As you'd expect, some people took issue with LeCun's hardwiring claims, arguing that similar — and heavily debated — ideologies have been used to justify a lot of humanity's dehumanizing evils.

"We should be immensely worried that the people with the most power to sculpt the social architecture of the next decades promote the same kinds of pseudoscience used to justify slavery and segregation," wrote one concerned netizen.

"Keep your political beliefs out of the future of AI," added another, "especially the stuff that's been used to justify colonialism and racism for centuries."

These criticisms seemingly put LeCun on the defensive, causing the scientist to backtrack to what felt like a borderline nonsensical degree.

"I do not believe in any 'natural hierarchical structure,'" LeCun wrote in a response to his critics — directly contradicting himself — and said that he considers himself politically left-leaning. "But I don't let my political opinions get in the way of well-established science."

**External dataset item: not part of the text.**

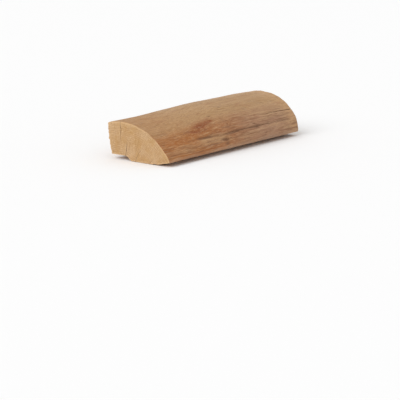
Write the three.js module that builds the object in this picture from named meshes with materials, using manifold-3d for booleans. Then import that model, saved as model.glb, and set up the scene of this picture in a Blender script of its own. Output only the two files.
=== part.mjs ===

"The fact that hierarchical structures exist in human societies (which is undeniable)," he continued, "doesn't mean there exist [sic] some sort of preordained 'natural' hierarchy."

Puzzled? Us too.

Not Not Important

It's hard what to make of LeCun's self-defeating comments. But considering that he's undoubtedly one of the foremost figures in the field of AI — a technology that might just prove to be society-transforming — it's probably worth paying attention to.

Anyways, we'd love to get Meta overlord Mark Zuckerberg's take on the matter.